== Objective ==
Copy out precisely the lines beginning at the line that contains "obj.parent = empty" and ending at the line that contains "obj.data.transform(world)", including both.
- - -
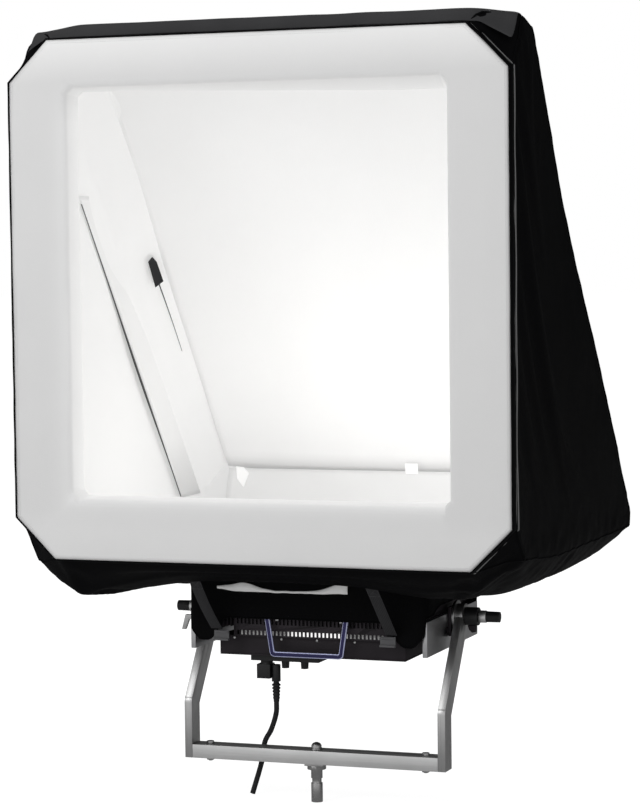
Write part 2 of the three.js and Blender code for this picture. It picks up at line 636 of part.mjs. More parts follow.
// ---------- assembly ----------
const softbox = group(
  BAG_AT,
  outerSkin(), whiteLining(), rimBinding(), frontBorder(), frontRods(), bounceSheet(), lowerFlap(), backPoles(),
);
const head = group(
  PIVOT_AT,
  lampBody(), lampBezel(), lampDiffuser(), ledBoard(), heatSink(), grille("front", -1), grille("rear", 1),
  electronicsHousing(), bottomCover(), mirrored((side, s) => [sideRail(side, s), fan(side, s), strap(side, s), skirtClip(side, s)]),
  carryHandle("front", -1), carryHandle("rear", 1), controlPanel(), ENCODERS.map(encoderKnob), KEYS.map(menuKey),
  powerSwitch(), mainsPlug(), cableUpper(), adapterRing(), skirt(), softbox,
);
const trunnion = group(
  PIVOT_AT,
  mirrored((side, s) => [slideBlock(side, s), brakeDisc(side, s), clampHub(side, s), clampLever(side, s), dragKnob(side, s)]),
);
const yoke = group(
  [0, 0, 0],
  crossbar(), mirrored((side, s) => [yokeArm(side, s), armBolt(side, s)]), spigot(), spigotNut(), cableLower(),
);

export default group([0, 0, 0], yoke, trunnion, head);
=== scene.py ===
# Looks for a wedge-shaped studio softbox on an upward-facing lamp head in a cranked yoke. Metres, +Z up.
import json
import math

import bmesh
import bpy
import numpy as np
from mathutils import Matrix, Vector, kdtree, noise
from mathutils.geometry import delaunay_2d_cdt


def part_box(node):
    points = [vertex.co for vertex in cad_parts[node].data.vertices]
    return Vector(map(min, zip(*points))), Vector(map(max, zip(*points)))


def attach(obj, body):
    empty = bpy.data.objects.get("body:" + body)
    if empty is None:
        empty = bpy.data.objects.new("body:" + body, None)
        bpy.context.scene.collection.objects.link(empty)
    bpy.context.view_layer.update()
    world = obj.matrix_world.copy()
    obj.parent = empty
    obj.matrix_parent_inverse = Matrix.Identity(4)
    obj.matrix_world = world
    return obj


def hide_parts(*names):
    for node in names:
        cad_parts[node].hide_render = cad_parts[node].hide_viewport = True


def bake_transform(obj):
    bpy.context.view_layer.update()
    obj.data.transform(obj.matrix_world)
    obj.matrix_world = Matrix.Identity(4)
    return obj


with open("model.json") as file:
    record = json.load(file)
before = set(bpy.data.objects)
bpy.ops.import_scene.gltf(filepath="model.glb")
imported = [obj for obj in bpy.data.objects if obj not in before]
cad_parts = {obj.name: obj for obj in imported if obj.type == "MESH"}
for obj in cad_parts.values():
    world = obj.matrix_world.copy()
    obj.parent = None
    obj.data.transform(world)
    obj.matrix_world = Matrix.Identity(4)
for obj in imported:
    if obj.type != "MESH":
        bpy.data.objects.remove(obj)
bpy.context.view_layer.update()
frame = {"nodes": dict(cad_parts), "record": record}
RECORD = frame["record"]
BODY_OF = {node: body for body, nodes in RECORD["behaviour"]["bodies"].items() for node in nodes}
SLOT_OF = {part["node"]: part["material_slot"] for part in RECORD["subparts"]}

# ---------- driving dimensions ----------
RIM_LOW, RIM_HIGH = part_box("rim_binding")
SKIN_LOW, SKIN_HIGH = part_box("outer_skin")
HALF = RIM_HIGH.x
FRONT = RIM_LOW.y
FOOT = RIM_LOW.z
HEIGHT = RIM_HIGH.z - RIM_LOW.z
CHAMFER = 0.100
SQUARE_AT = 0.110  # depth behind the face where the cut corners have run out to square
LEAN = math.radians(37.4)  # the sloping back, off vertical
BACK_TOP = 0.308  # depth of the back's upper edge
BEVEL = 0.083
TOE_TOP = (1.134, 0.140)  # depth and height where the sloping back ends
TOE_FOOT = 1.100
FLOOR_DROP = FOOT - SKIN_LOW.z
FLOOR_INSET = 0.110
BORDER_LOW, BORDER_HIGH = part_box("front_border")
WINDOW = {"half": 0.462, "low": 0.146, "high": 1.104, "depth": BORDER_HIGH.y - FRONT}
BACK_NORMAL = Vector((0, math.cos(LEAN), math.sin(LEAN)))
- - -
== Solution to this problem ==
    obj.parent = empty
    obj.matrix_parent_inverse = Matrix.Identity(4)
    obj.matrix_world = world
    return obj


def hide_parts(*names):
    for node in names:
        cad_parts[node].hide_render = cad_parts[node].hide_viewport = True


def bake_transform(obj):
    bpy.context.view_layer.update()
    obj.data.transform(obj.matrix_world)
    obj.matrix_world = Matrix.Identity(4)
    return obj


with open("model.json") as file:
    record = json.load(file)
before = set(bpy.data.objects)
bpy.ops.import_scene.gltf(filepath="model.glb")
imported = [obj for obj in bpy.data.objects if obj not in before]
cad_parts = {obj.name: obj for obj in imported if obj.type == "MESH"}
for obj in cad_parts.values():
    world = obj.matrix_world.copy()
    obj.parent = None
    obj.data.transform(world)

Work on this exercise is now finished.